As the TV.NXT conference on Indian television kicked off in Mumbai today, Media Partners Asia issued a new report on the market, pointing to tremendous revenue potential but highlighting the pressures on profit margins as a result of intense competition, fragmentation and regulation.
The populous nation's 20-year-old commercial TV sector is set to outperform most key global emerging markets in revenue growth over the next five years, MPA reports. However, operating margins for the sector has fallen from 25 percent to 13 percent in the past four years as a result of growing competition in TV broadcasting and aggressive subscriber acquisition in pay TV. In other fast-growing markets, like Brazil, China, Indonesia and Russia, operating margins are about 30 percent. MPA's forecast for India sets EBITDA margins at under 20 percent by 2014, as compared with 35 percent to 40 percent in Brazil and China.
MPA says the issue in India is under capitalization and fragmentation, particularly in pay TV. There are also challenges in the ad market—while revenues are growing, spurred by a competitive landscape and TV usage growth in regional markets and smaller towns, advertising intensity remains low, at just 0.4 percent of nominal GDP. In addition, annual TV sector revenues per capita reached only $5 in 2009, as compared with $10 in China, $30 in Russia and more than $200 in Brazil.
The report also takes issue with the country's regulators who, MPA says, "appear to be unaware of the enormous capital costs required to build the foundations of the country’s future TV industry ecosystem." A key policy recommendation from MPA is the digitization of the analogue cable infrastructure, which equates to 80 million homes in India, at a cost of $3 billion. "Full digital TV conversion would realistically require a decade to complete, combined with credible incentive structures, improved revenue sharing mechanisms, and coherent planning as opposed to the unrealistic time frames and shaky structures currently set out by policy makers."

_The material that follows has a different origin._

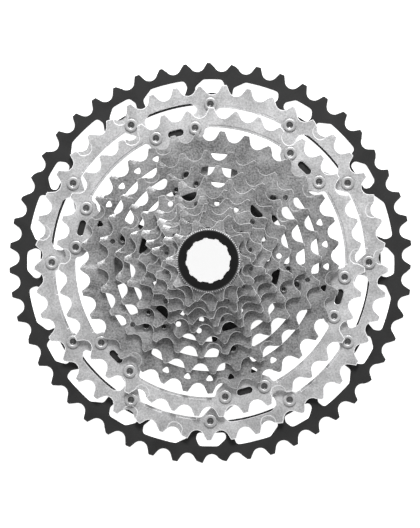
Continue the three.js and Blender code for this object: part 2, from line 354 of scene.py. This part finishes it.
class Graph:
    """Short calls for making one node material."""

    def __init__(self, name):
        self.material = bpy.data.materials.new(name)
        self.material.use_nodes = True
        self.tree = self.material.node_tree
        self.shader = self.tree.nodes["Principled BSDF"]
        coordinates = self.tree.nodes.new("ShaderNodeTexCoord")
        self.place = coordinates.outputs["Object"]

    def link(self, source, target):
        self.tree.links.new(source, target)

    def noise(self, scale, detail=4.0, roughness=0.55):
        node = self.tree.nodes.new("ShaderNodeTexNoise")
        node.inputs["Scale"].default_value = scale
        node.inputs["Detail"].default_value = detail
        node.inputs["Roughness"].default_value = roughness
        self.link(self.place, node.inputs["Vector"])
        return node.outputs["Fac"]

    def spread(self, source, low, high, start=0.3, end=0.7):
        node = self.tree.nodes.new("ShaderNodeMapRange")
        node.inputs["From Min"].default_value = start
        node.inputs["From Max"].default_value = end
        node.inputs["To Min"].default_value = low
        node.inputs["To Max"].default_value = high
        self.link(source, node.inputs["Value"])
        return node.outputs["Result"]

    def math(self, operation, first, second):
        node = self.tree.nodes.new("ShaderNodeMath")
        node.operation = operation
        for socket, value in zip(node.inputs, (first, second)):
            if isinstance(value, (int, float)):
                socket.default_value = value
            else:
                self.link(value, socket)
        return node.outputs[0]

    def blend(self, factor, first, second):
        node = self.tree.nodes.new("ShaderNodeMix")
        node.data_type = "RGBA"
        node.inputs["A"].default_value = (*first, 1)
        node.inputs["B"].default_value = (*second, 1)
        self.link(factor, node.inputs["Factor"])
        return node.outputs["Result"]

    def bump(self, height, strength, distance):
        node = self.tree.nodes.new("ShaderNodeBump")
        node.inputs["Strength"].default_value = strength
        node.inputs["Distance"].default_value = distance
        self.link(height, node.inputs["Height"])
        return node.outputs["Normal"]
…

MPA also suggests the removal of price controls on the distribution of TV content and limiting the multi-layered micro-regulation of retail and wholesale fees, the increase of the foreign direct investment (FDI) caps and the implementation of more beneficial tax structures for TV content and distribution. "Such deregulation will provide an engine for national economic output, generate TV industry synergies, and help build larger pools of profit, enabling domestic TV brands to expand aggressively at home and abroad."